Histoire de possession
Sorti du succès de French Connection (1971), qui venait d’empocher deux Oscars, Friedkin, en pleine ascension hollywoodienne, s’attaque à cette histoire de possession, d’après le roman du même nom d’un William Peter Blatty (1928-2017) chargé d’en tirer lui-même le scénario, mais contre les vues duquel le cinéaste ferraillera pied à pied. Dans le quartier huppé de Georgetown, à Washington, DC, où s’élèvent d’antiques bâtisses, Chris (Ellen Burstyn), une comédienne désemparée, voit sa fille de 13 ans, Regan (Linda Blair), sombrer dans des troubles neurologiques profonds, donnant lieu à des états de transe surhumains. Devant l’irrésolution des médecins et les sursauts diaboliques de sa progéniture, elle s’en remet à un prêtre, le père Karras (Jason Miller), afin de pratiquer sur elle un exorcisme, qui occupe toute la dernière demi-heure du film.

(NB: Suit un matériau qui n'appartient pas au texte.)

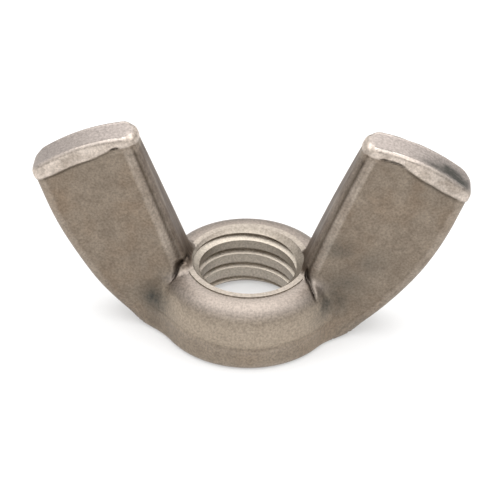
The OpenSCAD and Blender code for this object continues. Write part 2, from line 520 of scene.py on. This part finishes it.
real = add_node(tap, "GeometryNodeRealizeInstances", {"Geometry": swept})
finished = add_node(tap, "GeometryNodeSetMaterial", {"Geometry": real})
tap.links.new(finished, tap.nodes.new("NodeGroupOutput").inputs[0])
print("tap tree:", len(tap.nodes), "nodes")

# %% Grind the tap
# The tap tapers, so it cuts a little shallower at its tip, and a worn tap cuts a little small
TAP_TAPER, TAP_WEAR = 0.2, 0.06
# How far its teeth reach in past the crests, and how far above one pitch below the nut it starts
TAP_OVERLAP, TAP_LATE = 0.25, 0.3
TAP_TURNS = math.ceil(BOSS_H / THREAD_PITCH) + 2
TAP_START = -THREAD_PITCH + TAP_LATE
CUTTER_DEPTH = THREAD_DEPTH + TAP_OVERLAP
FLANK = math.radians(30)
ROOT_W = THREAD_PITCH / 8
MOUTH_W = ROOT_W + 2 * CUTTER_DEPTH * math.tan(FLANK)


def tap_radius(z):
    return THREAD_R - TAP_WEAR - TAP_TAPER * (1 - z / BOSS_H)


tap_tool = new_object("tap_tool", bmesh.new())
mod = tap_tool.modifiers.new("tap", "NODES")
mod.node_group = tap
lowest, highest = tap_radius(TAP_START), tap_radius(TAP_START + TAP_TURNS * THREAD_PITCH)
values = (TAP_TURNS, THREAD_PITCH, lowest, highest, CUTTER_DEPTH, ROOT_W, MOUTH_W)
for socket, value in zip([i for i in tap.interface.items_tree if i.in_out == "INPUT"], values):
    mod[socket.identifier] = float(value)
bake(tap_tool, "tap_tool")
tap_tool.data.transform(Matrix.Translation((0, 0, TAP_START)))
print("tap:", len(tap_tool.data.vertices), "points,", TAP_TURNS, "turns")

# %% [markdown]
# ## Drill, countersink and lip
# The other tools are turned shapes, so each is an outline spun round the axis. The lip is a
# thin turned ring that stands on the boss, and the drill is the tapping hole with a countersink
# at each face. Above the boss the drill keeps the countersink's width, because the tool passes
# between the wings and nicks their roots.

# %% Turned shapes
def turned_object(name, outline, segments=160):
    """Spins an outline of (radius, height) points into a closed solid"""
    bm = bmesh.new()
    rings = []
    for i in range(segments):
        a = 2 * math.pi * i / segments
        rings.append([bm.verts.new((r * math.cos(a), r * math.sin(a), z)) for r, z in outline])
    for ring, following in zip(rings, rings[1:] + rings[:1]):
        for i in range(len(outline)):
            j = (i + 1) % len(outline)
            bm.faces.new((ring[i], following[i], following[j], ring[j]))
    bmesh.ops.remove_doubles(bm, verts=bm.verts, dist=1e-5)
    bmesh.ops.recalc_face_normals(bm, faces=bm.faces)
    return new_object(name, bm)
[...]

On a longtemps analysé L’Exorciste du point de vue de la mère, spécimen de la bonne société WASP libérale et progressiste, comme traduction d’une panique morale face aux premières manifestations de puberté chez son enfant. En effet, ce qui se déclare à travers Regan ressemble, sous un prisme expressionniste, à une incontrôlable poussée sexuelle : les blasphèmes évoquant la fornication (« Ta mère suce des bites en enfer ! ») ou les gestes de violente masturbation, comme celui consistant à s’enfoncer un crucifix dans le vagin.
Doute métaphysique
Mais le film ne fonctionne pas seulement sur un plan métaphorique. Il peut être vu, plus largement, sous l’angle d’une tension insoluble, propre à la modernité occidentale : que se passe-t-il lorsque des forces primitives ressurgissent au cœur d’une société intégralement sécularisée ? La réponse est contenue dans le cours du film : l’appareil technologique et les conceptions matérialistes derrière lesquels cette société s’abrite sont renvoyés à leur insignifiance (ou à leur incapacité à produire des réponses), pour céder de nouveau la place aux anciens rituels magiques (l’exorcisme comme théâtre de l’ancestrale dualité métaphysique).

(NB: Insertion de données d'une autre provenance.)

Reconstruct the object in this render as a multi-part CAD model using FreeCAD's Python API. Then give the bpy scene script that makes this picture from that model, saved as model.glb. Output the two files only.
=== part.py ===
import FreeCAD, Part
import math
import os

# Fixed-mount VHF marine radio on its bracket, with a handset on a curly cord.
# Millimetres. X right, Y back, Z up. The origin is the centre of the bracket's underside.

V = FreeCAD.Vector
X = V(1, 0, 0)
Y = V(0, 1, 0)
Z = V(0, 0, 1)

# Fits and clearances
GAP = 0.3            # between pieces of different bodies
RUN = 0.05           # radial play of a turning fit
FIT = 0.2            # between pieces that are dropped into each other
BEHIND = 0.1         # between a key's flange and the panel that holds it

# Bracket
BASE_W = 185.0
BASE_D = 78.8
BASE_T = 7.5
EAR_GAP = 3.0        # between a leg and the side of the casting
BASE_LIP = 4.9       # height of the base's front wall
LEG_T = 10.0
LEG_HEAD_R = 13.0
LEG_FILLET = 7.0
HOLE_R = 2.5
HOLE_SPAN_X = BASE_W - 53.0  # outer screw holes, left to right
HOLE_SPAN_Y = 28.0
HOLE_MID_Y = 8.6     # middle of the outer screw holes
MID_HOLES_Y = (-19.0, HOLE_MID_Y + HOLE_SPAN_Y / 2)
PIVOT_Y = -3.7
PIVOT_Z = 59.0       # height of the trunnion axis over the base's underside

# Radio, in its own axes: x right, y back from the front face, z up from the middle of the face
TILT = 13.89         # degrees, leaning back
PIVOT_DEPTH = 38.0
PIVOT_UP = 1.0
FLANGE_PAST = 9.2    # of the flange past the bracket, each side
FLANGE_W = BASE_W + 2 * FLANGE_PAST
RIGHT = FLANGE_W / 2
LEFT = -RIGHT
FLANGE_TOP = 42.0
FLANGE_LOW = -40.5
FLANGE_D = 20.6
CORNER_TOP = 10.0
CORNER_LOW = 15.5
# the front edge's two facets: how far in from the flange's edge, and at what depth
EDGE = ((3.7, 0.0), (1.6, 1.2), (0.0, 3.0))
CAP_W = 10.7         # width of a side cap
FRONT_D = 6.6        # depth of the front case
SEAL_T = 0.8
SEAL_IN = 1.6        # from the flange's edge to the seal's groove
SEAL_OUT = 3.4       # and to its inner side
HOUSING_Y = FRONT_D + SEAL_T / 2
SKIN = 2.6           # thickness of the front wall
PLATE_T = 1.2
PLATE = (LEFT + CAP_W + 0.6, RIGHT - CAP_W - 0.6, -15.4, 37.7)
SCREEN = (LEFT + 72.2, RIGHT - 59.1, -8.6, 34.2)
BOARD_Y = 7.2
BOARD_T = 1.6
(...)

Reste un magnifique personnage : le père Damien Karras, jésuite expert en psychiatrie, qui sent sa foi le quitter après la mort misérable de sa mère dans un asile. Celui-ci, qui pratiquera l’exorcisme en assistant le vénérable père Merrin (Max von Sydow), est dévoré par le doute métaphysique, bientôt convaincu d’agnosticisme. Terrible ironie du récit : le seul signe de l’au-delà qui lui sera adressé provient, par l’entremise de Regan, des Enfers ; le seul miracle advenant sur cette terre est l’œuvre du démon. Révélation insupportable : notre monde pourrait n’être qu’un jouet livré aux forces du mal, sans rédemption ni délivrance.
De quoi considérer avec une once de regret ce temps où un grand studio comme la Warner pouvait encore se permettre ce genre de film, complexe, profond, effrayant et pessimiste, en confiant ses clés à un réalisateur de la trempe de William Friedkin, farouche tête brûlée. Le temps désormais bien révolu à Hollywood de la prise de risque maximale.
L’Exorciste (1973), film américain de William Friedkin. Avec Ellen Burstyn, Linda Blair, Jason Miller, Max von Sydow (2 h 13).